In 1898 the impetus came from Masons afloat on merchant vessels and keen Brethren in Singapore, who wished to support the opening of a Lodge in Bangkok, but all was to be of no avail. The obstacle this time was that there was a lack of potential Officers of sufficient rank and experience in the Craft. One valiant Brother, the Master of the merchant ship “HECATE”, sailing weekly between Singapore and Bangkok, took up the challenge. After correspondence backwards and forwards with Grand Secretary in England on the matter of whether or not the UGLE would issue a Charter, he reluctantly had to inform his correspondent that “there is not in Bangkok one Master Mason who has held the Office of Warden to put forward for the Master’s Chair, but there are English, Scotch, Irish, Danish and German Constitution Brethren in Bangkok sufficient to form a Lodge”. Grand Secretary’s reply was not surprising. He stated that “numbers did not count and since there was no-one qualified and experienced enough to be installed as Master, the Most Worshipful Grand Master could not be recommended to grant a Warrant”.

In 1900 things Masonic started out much more promisingly. Perhaps believing that Bangkok-UGLE relations were jinxed after the failure of all past attempts, or perhaps because the first Master-designate was himself an Irishman, the Brethren in Bangkok and the Brethren afloat between there and Singapore applied for a Warrant to the Grand Lodge of Ireland. This was approved and the Warrant was issued to establish Lodge No. 300 on 4 October 1900. But the jinx had spread to Dublin, because the Master designate, Bro. George F. Travers Drape, a distinguished graduate of the University of Dublin and a barrister working for the Siamese government, died suddenly.
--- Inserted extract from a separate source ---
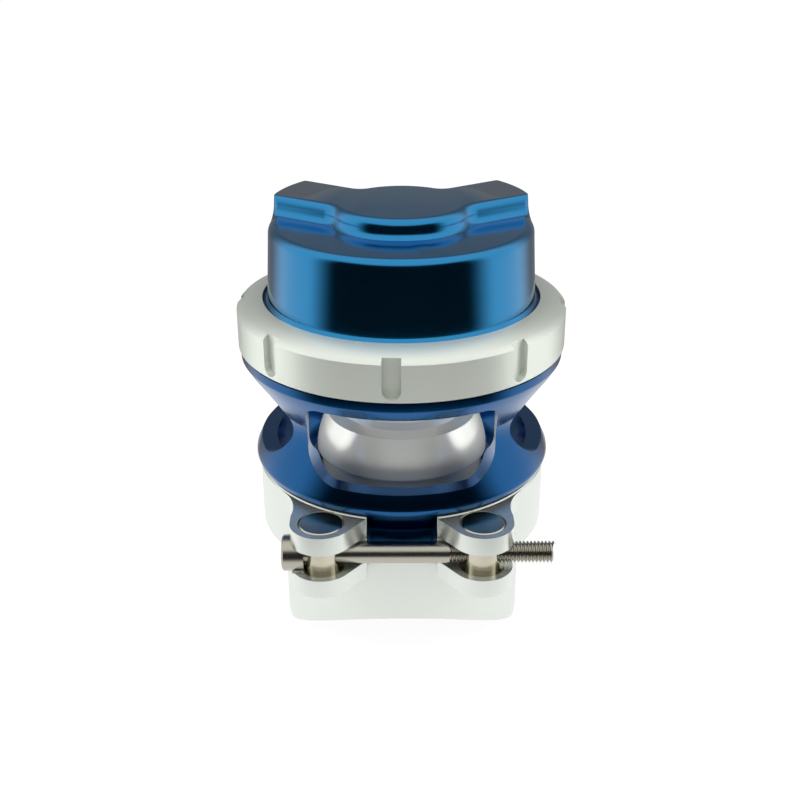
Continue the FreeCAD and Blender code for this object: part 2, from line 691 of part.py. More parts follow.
def knob_form():
    """Swept knob with a rounded upper edge, standing on a wide round table at the steps' height."""
    body = new_body("knob_form")
    around = knob_side(True) + mirrored(knob_side(False), 1)
    plan = outline(new_sketch(body, "XY_Plane", "step_height - knob_sunk"), around)
    extrude(body, plan, "PartDesign::Pad", "knob_top - step_height + knob_sunk")
    dress(body, knob_edges(body.Tip.Shape, "knob_top"), "knob_round")
    revolve(body, [
        ("0", "body_top - margin"),
        ("1.5 * collar_radius", "body_top - margin"),
        ("1.5 * collar_radius", "step_height"),
        ("0", "step_height"),
    ])
    return body


def cap():
    """Cap: flanged cone with the swept knob standing between two flat steps."""
    form = knob_form()
    body = new_body("cap")
    skirt = "collar_hole - close_fit"
    revolve(body, [
        ("0", "chamber_top"),
        ("chamber_radius", "chamber_top"),
        ("chamber_radius", CAP_LOW),
        ("cap_flange", CAP_LOW),
        ("cap_flange", CAP_LOW + " + cap_flange_thick"),
        (skirt, CAP_LOW + " + cap_flange_thick"),
        (skirt, "collar_top - cap_bevel_low"),
        ("cap_low_radius", "collar_top + cap_bevel_high"),
        ("cap_top_radius", "knob_top"),
        ("0", "knob_top"),
    ])
    common = body.newObject("PartDesign::Boolean", "cap_steps")
    common.Type = "Common"
    common.addObject(form)
    body.Tip = common
    doc.recompute()
    dress(body, knob_edges(body.Tip.Shape, "step_height"), "knob_foot")
    dress(body, rim_edges(body.Tip.Shape), "step_round")
    signal_port(body)
    return body


def level_edges(shape, height):
    """Names and mid radii of the edges that lie level at a height."""
    found = []
    for number, edge in enumerate(shape.Edges, start=1):
        if edge.BoundBox.ZLength > 0.01 or abs(edge.BoundBox.ZMin - size(height)) > 0.01:
            continue
        middle = edge.valueAt((edge.FirstParameter + edge.LastParameter) / 2)
        found.append(("Edge%d" % number, math.hypot(middle.x, middle.y)))
    return found


def knob_edges(shape, height):
    """Level edges along the knob's flanks."""
    return [name for name, reach in level_edges(shape, height) if reach < size("cap_top_radius") - 0.5]


def rim_edges(shape):
    """Level edges along the outer rim of the two steps."""
    return [name for name, reach in level_edges(shape, "step_height") if reach > size("cap_top_radius") - 0.5]


def signal_port(body):
    """Boss inside the cap's rear wall, its spot face and its through bore."""
    wall = "port_bore + port_wall"
    boss = outline(new_sketch(body, "XZ_Plane", "-chamber_radius - boss_bite"), [
        ("-(%s)" % wall, "chamber_top + boss_bite"),
        ("-(%s)" % wall, "port_height"),
        ("0", "port_height - (%s)" % wall, wall, -1),
        (wall, "port_height", wall, -1),
        (wall, "chamber_top + boss_bite"),
    ])
    extrude(body, boss, "PartDesign::Pad", "chamber_radius + boss_bite - port_inner")
    face = circle(new_sketch(body, "XZ_Plane", "-port_face"), "0", "port_height", wall)
    extrude(body, face, "PartDesign::Pocket", "cap_flange - port_face")
    bore = circle(new_sketch(body, "XZ_Plane", "-port_face - margin"), "0", "port_height", "port_bore")
    extrude(body, bore, "PartDesign::Pocket", "port_face - port_inner + 2 * margin", reverse=True)


def clamp_half(label, hand):
    """One half of the clamp: V ring, two ears for the barrel and a hinge knuckle; hand is -1 or 1."""
    body = new_body(label)
    lip = "spigot_radius + lip_gap"
    low_v = RIM_UNDER + " - " + RIM_RISE + " - v_gap"
    high_v = RIM_OVER + " + " + RIM_RISE + " + v_gap"
    groove = "rim_radius + lip_gap"
    revolve(body, [
        (lip, "clamp_low"),
        ("clamp_radius - clamp_bevel", "clamp_low"),
        ("clamp_radius", "clamp_low + clamp_bevel"),
        ("clamp_radius", "clamp_top - clamp_bevel"),
        ("clamp_radius - clamp_bevel", "clamp_top"),
        (lip, "clamp_top"),
        (lip, high_v),
        (groove, high_v + " - " + RIM_RISE),
        (groove, low_v + " + " + RIM_RISE),
        (lip, low_v),
    ])
    for low, high in (("ear_low", "ear_mid_low"), ("ear_mid_top", "ear_top")):
        ear = outline(new_sketch(body, "XY_Plane", low), ear_outline(hand))
        extrude(body, ear, "PartDesign::Pad", "%s - %s" % (high, low))
    knuckle = outline(new_sketch(body, "XY_Plane", "knuckle_low"), knuckle_outline(hand))
    extrude(body, knuckle, "PartDesign::Pad", "knuckle_top - knuckle_low")
    far = "%d * 2 * clamp_radius" % -hand
    front_end = "%d * clamp_gap / 2" % hand
    rear_end = "%d * clamp_rear_gap / 2" % hand
    other = outline(new_sketch(body, "XY_Plane", "0"), [
        (front_end, "-1.5 * clamp_radius"),
        (front_end, "0"),
        (rear_end, "0"),
        (rear_end, "clamp_radius + arm_room"),
        (far, "clamp_radius + arm_room"),
        (far, "-1.5 * clamp_radius"),
    ])
    extrude(body, other, "PartDesign::Pocket", "clamp_top + margin", reverse=True)
    holes = new_sketch(body, "XY_Plane", "0")
    circle(holes, "%d * barrel_out" % hand, "-screw_line", "barrel_radius + barrel_fit")
    circle(holes, "%d * hinge_out" % hand, "hinge_line", "pin_radius + pin_fit")
    extrude(body, holes, "PartDesign::Pocket", "clamp_top + margin", reverse=True)
    way = circle(new_sketch(body, "YZ_Plane", "0"), "-screw_line", "joint_height", "screw_radius + screw_room")
    extrude(body, way, "PartDesign::Pocket", "clamp_radius", reverse=hand > 0)
    if hand < 0:
        seat = new_sketch(body, "YZ_Plane", "-(barrel_out + barrel_waist)")
        circle(seat, "-screw_line", "joint_height", "head_radius + head_room")
        extrude(body, seat, "PartDesign::Pocket", "clamp_radius")
    return body


def ear_outline(hand):
    """Plan of an ear: hollow flank, lobe about the barrel and straight nose to the clamp's end."""
    root = "(clamp_radius - ring_bite)"
    root_back = "sqrt(%s^2 - (clamp_gap / 2)^2)" % root
    nose_across = "-(barrel_out - ear_radius * cos(ear_turn))"
    nose_front = "-(screw_line + ear_radius * sin(ear_turn))"
    return mirrored([
        ("-clamp_radius * cos(ear_angle)", "-clamp_radius * sin(ear_angle)"),
        ("-(barrel_out + ear_radius)", "-(screw_line - ear_straight)", "ear_hollow", 1),
        ("-(barrel_out + ear_radius)", "-screw_line"),
        (nose_across, nose_front, "ear_radius", -1),
        ("-clamp_gap / 2", "-nose_line"),
        ("-clamp_gap / 2", "-" + root_back),
        ("-%s * cos(ear_angle)" % root, "-%s * sin(ear_angle)" % root, root, 1),
    ], hand)


def mirrored(points, hand):
    """Outline as drawn for the left side, or mirrored to the right."""
    if hand < 0:
        return points
    turned = []
    for point in points:
        across = "-(%s)" % point[0]
        turned.append((across,) + tuple(point[1:3]) + ((-point[3],) if len(point) == 4 else ()))
    return turned


def knuckle_outline(hand):
    """Plan of the hinge knuckle and its arm to the clamp ring."""
    left = [
        ("-clamp_rear_gap / 2", "arm_near"),
        ("-(hinge_out - knuckle_radius)", "hinge_line"),
        ("-hinge_out", "hinge_line + knuckle_radius", "knuckle_radius", -1),
        ("-(hinge_out + knuckle_radius)", "hinge_line", "knuckle_radius", -1),
        ("-arm_out", "arm_line"),
    ]
    return mirrored(left, hand)


def barrel(label, hand, hole):
    """Barrel in the ears of one clamp half, cross-drilled for the clamp screw."""
    body = new_body(label)
    revolve(body, [
        ("0", "ear_low"),
        ("barrel_radius - barrel_bevel", "ear_low"),
        ("barrel_radius", "ear_low + barrel_bevel"),
        ("barrel_radius", "ear_mid_low"),
        ("barrel_waist", "ear_mid_low"),
        ("barrel_waist", "ear_mid_top"),
        ("barrel_radius", "ear_mid_top"),
        ("barrel_radius", "ear_top - barrel_bevel"),
        ("barrel_radius - barrel_bevel", "ear_top"),
        ("0", "ear_top"),
    ])
    way = circle(new_sketch(body, "YZ_Plane"), "0", "joint_height", hole)
    extrude(body, way, "PartDesign::Pocket", "4 * barrel_radius", both=True)
    if hand < 0:
        face = new_sketch(body, "YZ_Plane", "head_seat - barrel_waist")
        seat = circle(face, "0", "joint_height", "head_radius + close_fit")
        extrude(body, seat, "PartDesign::Pocket", "barrel_radius")
    body.setExpression("Placement.Base.x", bound("%d * barrel_out" % hand))
    body.setExpression("Placement.Base.y", bound("-screw_line"))
    return body


def clamp_screw():
    """Socket-head screw along X through both barrels."""
    body = new_body("clamp_screw")
    turned = outline(new_sketch(body, "XZ_Plane"), [
        ("-head_length", "0"),
        ("-head_length", "head_radius - head_bevel"),
        ("head_bevel - head_length", "head_radius"),
        ("0", "head_radius"),
        ("0", "screw_radius"),
        ("screw_length - point_bevel", "screw_radius"),
        ("screw_length", "screw_radius - point_bevel"),
        ("screw_length", "0"),
    ])
    feature = body.newObject("PartDesign::Revolution", "clamp_screw_turned")
    feature.Profile = turned
    feature.ReferenceAxis = (turned, ["H_Axis"])
    feature.Angle = 360
    body.Tip = feature
    doc.recompute()
    corner = "socket_radius / cos(30)"
    socket = outline(new_sketch(body, "YZ_Plane", "-head_length"), [
        ("%s * cos(%d)" % (corner, turn), "%s * sin(%d)" % (corner, turn)) for turn in range(0, 360, 60)
    ])
    extrude(body, socket, "PartDesign::Pocket", "socket_depth", reverse=True)
    body.setExpression("Placement.Base.x", bound("head_seat - barrel_out - barrel_waist - face_gap"))
    body.setExpression("Placement.Base.y", bound("-screw_line"))
    body.setExpression("Placement.Base.z", bound("joint_height"))
    return body


def hinge_link(label, low):
    """Flat link that joins the two hinge pins."""
    body = new_body(label)
    plan = outline(new_sketch(body, "XY_Plane", low), [
        ("-hinge_out", "hinge_line - knuckle_radius", "knuckle_radius", -1),
        ("hinge_out", "hinge_line - knuckle_radius"),
        ("hinge_out + knuckle_radius", "hinge_line", "knuckle_radius", -1),
        ("hinge_out", "hinge_line + knuckle_radius", "knuckle_radius", -1),
        ("-hinge_out", "hinge_line + knuckle_radius"),
        ("-(hinge_out + knuckle_radius)", "hinge_line", "knuckle_radius", -1),
    ])
    extrude(body, plan, "PartDesign::Pad", "link_thick")
    holes = new_sketch(body, "XY_Plane", low)
    circle(holes, "-hinge_out", "hinge_line", "pin_radius + face_gap")
    circle(holes, "hinge_out", "hinge_line", "pin_radius + face_gap")
    extrude(body, holes, "PartDesign::Pocket", "link_thick", reverse=True)
    return body


def hinge_pin(label, hand):
    """Pin with a head on each side of the links."""
    body = new_body(label)
    foot = "knuckle_low - link_gap - link_thick - face_gap"
    top = "knuckle_top + link_gap + link_thick + face_gap"
    revolve(body, [
        ("0", foot + " - pin_head"),
        ("pin_radius + pin_crown", foot + " - pin_head"),
        ("pin_radius + pin_head_out", foot),
        ("pin_radius", foot),
        ("pin_radius", top),
        ("pin_radius + pin_head_out", top),
        ("pin_radius + pin_crown", top + " + pin_head"),
        ("0", top + " + pin_head"),
    ])
    body.setExpression("Placement.Base.x", bound("%d * hinge_out" % hand))
    body.setExpression("Placement.Base.y", bound("hinge_line"))
    return body


PIECES = [
    weld_flange, seat_ring, base_seal, valve_body, guide_bush, neck_seal, valve, lower_plate,
    upper_plate, diaphragm, stem_bolt, stem_washer, stem_nut, collar, cap,
]


def main():
    """Build every sub-part, test it and write its file."""
    made = [piece() for piece in PIECES]
    made.append(spring("outer_spring", "outer_spring_radius", "outer_wire", "outer_turns"))
    made.append(spring("inner_spring", "inner_spring_radius", "inner_wire", "inner_turns"))
    made.append(clamp_half("clamp_half_left", -1))
    made.append(clamp_half("clamp_half_right", 1))
    made.append(barrel("barrel_plain", -1, "screw_hole"))
    made.append(barrel("barrel_threaded", 1, "screw_radius + thread_fit"))
    made.append(clamp_screw())
    made.append(hinge_link("hinge_link_upper", "knuckle_top + link_gap"))
    made.append(hinge_link("hinge_link_lower", "knuckle_low - link_gap - link_thick"))
    made.append(hinge_pin("hinge_pin_left", -1))
    made.append(hinge_pin("hinge_pin_right", 1))
    doc.recompute()
    for item in doc.Objects:
        if "Invalid" in item.State or "Error" in item.State:
            raise RuntimeError("%s could not be built" % item.Label)
    os.makedirs("parts", exist_ok=True)
    for item in made:
        if item.Shape.isNull() or not item.Shape.isValid():
            raise RuntimeError("%s has no valid shape" % item.Label)
        item.Shape.exportStep("parts/%s.step" % item.Label)
        print(item.Label, round(item.Shape.Volume), len(item.Shape.Solids))


main()
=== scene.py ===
import math
import bmesh
import bpy
from mathutils import Matrix, Vector


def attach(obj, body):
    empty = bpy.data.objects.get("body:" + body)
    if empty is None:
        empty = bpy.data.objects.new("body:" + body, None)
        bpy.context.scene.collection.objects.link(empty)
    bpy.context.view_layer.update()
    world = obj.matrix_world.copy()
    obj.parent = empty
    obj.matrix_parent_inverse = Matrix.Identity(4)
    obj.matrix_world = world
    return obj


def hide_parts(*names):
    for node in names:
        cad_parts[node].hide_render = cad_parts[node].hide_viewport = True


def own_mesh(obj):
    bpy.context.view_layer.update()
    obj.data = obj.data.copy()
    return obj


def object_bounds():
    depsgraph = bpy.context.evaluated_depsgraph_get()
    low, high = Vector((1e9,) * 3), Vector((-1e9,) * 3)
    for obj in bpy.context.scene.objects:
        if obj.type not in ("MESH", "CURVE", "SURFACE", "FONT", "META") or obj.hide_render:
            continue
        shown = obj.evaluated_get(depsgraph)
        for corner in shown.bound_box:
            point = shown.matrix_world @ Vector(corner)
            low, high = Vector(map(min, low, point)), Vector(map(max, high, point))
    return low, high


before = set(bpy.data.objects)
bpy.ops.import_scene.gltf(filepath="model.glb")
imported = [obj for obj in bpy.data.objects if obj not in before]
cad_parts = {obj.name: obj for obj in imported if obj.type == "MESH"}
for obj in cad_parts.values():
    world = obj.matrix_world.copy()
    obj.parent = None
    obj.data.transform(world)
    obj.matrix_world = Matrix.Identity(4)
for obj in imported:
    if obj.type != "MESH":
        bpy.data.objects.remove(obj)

cad_box = [list(corner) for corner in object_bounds()]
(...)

History of Lodge St John Part 2

Informal Masonic meetings continued during the next five years, usually held in the Hong Kong and Shanghai Bank compound, and in April 1905 a petition, signed by over 30 Masons, supported by the Freemasons of Singapore and by the English District, was sent to the UGLE for the erection of Lodge Menam (“Menam” being the name of the Chao Phraya River in those days). Once again fate intervened. The Master designate fell ill of fever and subsequently died. So confident had the Masons in Bangkok been on this occasion that they had purchased furniture and equipment and had started collecting funds among themselves. Indeed, one of the founding Brethren was so confident and enthusiastic that he undertook to raise a sum of 10,000 Ticals (as the Thai Baht was called in those days) to purchase land and erect a temple. The Engineering Society of Thailand and the world-famous Oriental Hotel both offered temporary accommodation to the new Lodge. But eventually, after running out of options, the Petition had to be withdrawn and the money raised was returned to those who had donated it, who unanimously agreed to use such funds for the education of a Masonic orphan.
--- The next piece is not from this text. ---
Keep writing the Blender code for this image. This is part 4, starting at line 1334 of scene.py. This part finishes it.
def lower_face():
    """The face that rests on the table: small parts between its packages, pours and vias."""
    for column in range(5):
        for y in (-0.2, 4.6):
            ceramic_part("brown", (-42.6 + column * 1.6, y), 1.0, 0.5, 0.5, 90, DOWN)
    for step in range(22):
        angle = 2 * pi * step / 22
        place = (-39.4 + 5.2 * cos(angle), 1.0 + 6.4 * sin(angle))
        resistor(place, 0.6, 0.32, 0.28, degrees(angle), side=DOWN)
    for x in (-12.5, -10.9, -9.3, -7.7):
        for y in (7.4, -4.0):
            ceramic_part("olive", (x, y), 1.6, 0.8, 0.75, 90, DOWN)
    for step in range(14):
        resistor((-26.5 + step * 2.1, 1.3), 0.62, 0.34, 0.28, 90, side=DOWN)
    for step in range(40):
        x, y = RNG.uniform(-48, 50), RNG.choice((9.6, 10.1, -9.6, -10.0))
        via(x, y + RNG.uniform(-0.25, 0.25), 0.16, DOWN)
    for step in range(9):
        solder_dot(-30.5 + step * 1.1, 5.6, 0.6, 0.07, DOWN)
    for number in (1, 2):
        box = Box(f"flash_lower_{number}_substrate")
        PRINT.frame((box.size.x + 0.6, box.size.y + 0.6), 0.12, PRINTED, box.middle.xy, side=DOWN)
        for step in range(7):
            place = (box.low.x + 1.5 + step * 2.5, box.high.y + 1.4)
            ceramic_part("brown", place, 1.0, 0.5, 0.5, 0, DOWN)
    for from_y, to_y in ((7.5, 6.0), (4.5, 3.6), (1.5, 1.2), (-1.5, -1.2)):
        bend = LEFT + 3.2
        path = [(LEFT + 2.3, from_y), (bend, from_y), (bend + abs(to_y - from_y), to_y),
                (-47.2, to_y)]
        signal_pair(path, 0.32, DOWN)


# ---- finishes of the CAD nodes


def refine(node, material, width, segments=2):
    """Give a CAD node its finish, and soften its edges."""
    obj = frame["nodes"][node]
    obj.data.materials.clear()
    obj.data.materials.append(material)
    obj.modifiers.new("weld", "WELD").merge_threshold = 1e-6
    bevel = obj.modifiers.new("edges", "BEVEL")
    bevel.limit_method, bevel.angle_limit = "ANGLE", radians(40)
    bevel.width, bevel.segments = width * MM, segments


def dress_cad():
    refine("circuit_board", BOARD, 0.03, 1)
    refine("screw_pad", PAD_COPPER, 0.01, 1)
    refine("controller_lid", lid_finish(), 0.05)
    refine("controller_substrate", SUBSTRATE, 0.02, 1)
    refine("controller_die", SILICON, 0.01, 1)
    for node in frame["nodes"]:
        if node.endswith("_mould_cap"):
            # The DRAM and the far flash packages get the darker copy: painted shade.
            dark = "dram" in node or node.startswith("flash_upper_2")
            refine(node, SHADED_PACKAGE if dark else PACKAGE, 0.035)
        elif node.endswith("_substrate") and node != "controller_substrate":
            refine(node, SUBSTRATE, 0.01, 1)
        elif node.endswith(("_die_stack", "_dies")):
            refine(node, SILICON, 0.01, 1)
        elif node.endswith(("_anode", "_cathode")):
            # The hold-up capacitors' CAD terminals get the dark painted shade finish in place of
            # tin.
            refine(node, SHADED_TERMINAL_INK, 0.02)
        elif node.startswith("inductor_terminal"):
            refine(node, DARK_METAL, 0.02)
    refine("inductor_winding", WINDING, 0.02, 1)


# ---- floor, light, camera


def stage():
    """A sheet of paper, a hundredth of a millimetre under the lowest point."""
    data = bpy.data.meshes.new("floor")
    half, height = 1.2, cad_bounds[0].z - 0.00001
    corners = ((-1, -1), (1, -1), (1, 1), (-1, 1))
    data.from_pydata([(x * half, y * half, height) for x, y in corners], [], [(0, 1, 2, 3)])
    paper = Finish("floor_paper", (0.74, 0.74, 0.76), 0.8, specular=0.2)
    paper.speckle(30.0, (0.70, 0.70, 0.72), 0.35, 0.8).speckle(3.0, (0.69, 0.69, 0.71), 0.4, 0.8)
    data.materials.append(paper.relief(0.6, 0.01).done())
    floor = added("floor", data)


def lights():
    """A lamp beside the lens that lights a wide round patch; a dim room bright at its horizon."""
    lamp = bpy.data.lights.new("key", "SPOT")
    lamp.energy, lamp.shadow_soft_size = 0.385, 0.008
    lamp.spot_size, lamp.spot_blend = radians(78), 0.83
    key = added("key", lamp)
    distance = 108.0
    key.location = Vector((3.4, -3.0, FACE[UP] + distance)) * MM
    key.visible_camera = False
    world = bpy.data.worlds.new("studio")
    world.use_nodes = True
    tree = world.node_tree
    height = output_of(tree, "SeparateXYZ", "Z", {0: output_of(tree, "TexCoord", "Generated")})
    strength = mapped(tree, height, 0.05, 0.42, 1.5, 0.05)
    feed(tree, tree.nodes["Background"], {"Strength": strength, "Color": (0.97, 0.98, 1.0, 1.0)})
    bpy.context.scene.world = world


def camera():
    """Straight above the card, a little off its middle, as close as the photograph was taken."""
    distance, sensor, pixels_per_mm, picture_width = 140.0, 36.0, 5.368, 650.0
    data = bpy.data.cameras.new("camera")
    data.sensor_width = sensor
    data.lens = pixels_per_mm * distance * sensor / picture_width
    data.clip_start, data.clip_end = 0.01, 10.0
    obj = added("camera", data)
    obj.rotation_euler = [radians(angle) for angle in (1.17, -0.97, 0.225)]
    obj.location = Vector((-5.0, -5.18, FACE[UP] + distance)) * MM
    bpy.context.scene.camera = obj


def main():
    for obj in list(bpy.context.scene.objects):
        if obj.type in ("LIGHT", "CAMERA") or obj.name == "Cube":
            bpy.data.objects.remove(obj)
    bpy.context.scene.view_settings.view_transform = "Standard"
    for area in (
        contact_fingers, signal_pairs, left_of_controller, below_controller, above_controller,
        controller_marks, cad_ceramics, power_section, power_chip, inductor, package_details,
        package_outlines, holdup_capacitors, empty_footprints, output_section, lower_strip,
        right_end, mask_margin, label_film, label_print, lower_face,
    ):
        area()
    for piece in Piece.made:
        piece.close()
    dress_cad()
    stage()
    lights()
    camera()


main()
But the problems facing the “lost” Freemasons of Bangkok were not yet at an end. One of the founding Brethren of the abortive Lodge Menam wrote to his fellow Freemasons, stating that “the Government and myself have had a great row about my shooting of elephants and the result is that I am going away”. Hardly surprising, as a similar offence nowadays would result in decades of residence in a Thai prison!

After all these failed attempts to establish a Lodge under the Irish and, especially the English Constitutions, I believe that the Brethren in Bangkok, who hailed from nine different regular Constitutions, did not have the stomach to approach Dublin and London again. And so, early in 1907, they decided to go North of the border and approach Edinburgh. In doing so they received the wholehearted support of their Scottish Brethren in Lodge Scotia in Penang, whose Lodge had been Consecrated in 1906, the oldest Scottish Lodge in Southeast Asia. Grand Secretary in Edinburgh, however, proved to be as intractably legalistic as his counterpart in London, and it took some time and a lot of waiting for correspondence backward and forward by ship before, finally, the Charter of Lodge St. John No. 1072 SC was signed in Grand Lodge on the 4th of August 1910. But the troubles had not even started!

Owing to departures from among the Brethren in Bangkok between 1907 and August 1910, this first Charter had to be returned and re-issued. And once again the old problem arose of the availability of sufficiently qualified Brethren to fill the Chairs. But at last, a very long last, the Freemasons of Bangkok were to have their Lodge. On the 24th of January 1911 Lodge St. John was consecrated, although without several names on the re-issued Charter being in their designated Offices – or, indeed, even present.

The Consecrating Officer, a very high-ranking and distinguished Mason from Hong Kong, was Worshipful Brother The Reverend Spafford. He had already been delayed by adverse weather conditions at sea in his journey from Hong Kong. Little did he expect, however, that he would be delayed in Bangkok for many weeks by very stormy conditions in Lodge St. John. If ever a man must have seriously considered throwing out the baby (in this case “babies”) with the bathwater, it must have been the good Reverend Brother. He must have had the diplomatic skills of a Buddha and the patience of Job to survive those fraught weeks that followed Lodge St. John’s almost stillborn birth. His Masonic and religious Obligations must have been strained to the limit. Just before the Consecration the Master Elect and Secretary Elect informed Worshipful Brother Spafford and the Bangkok Brethren that Lodge St. John was “their ball, and if they couldn’t make the rules, then no-one else could play”. Worshipful Brother Spafford (under which Rule in the Constitutions and Laws I definitely do not know) expelled both Brethren and (once again I cannot find out how he “legally” did so, but perhaps by cable exchange to and from Edinburgh) installed a different Brother than the one designated on the re-issued Charter. So Lodge St. John, somehow or other, was Consecrated and a Master, Wardens and Office Bearers duly took their places.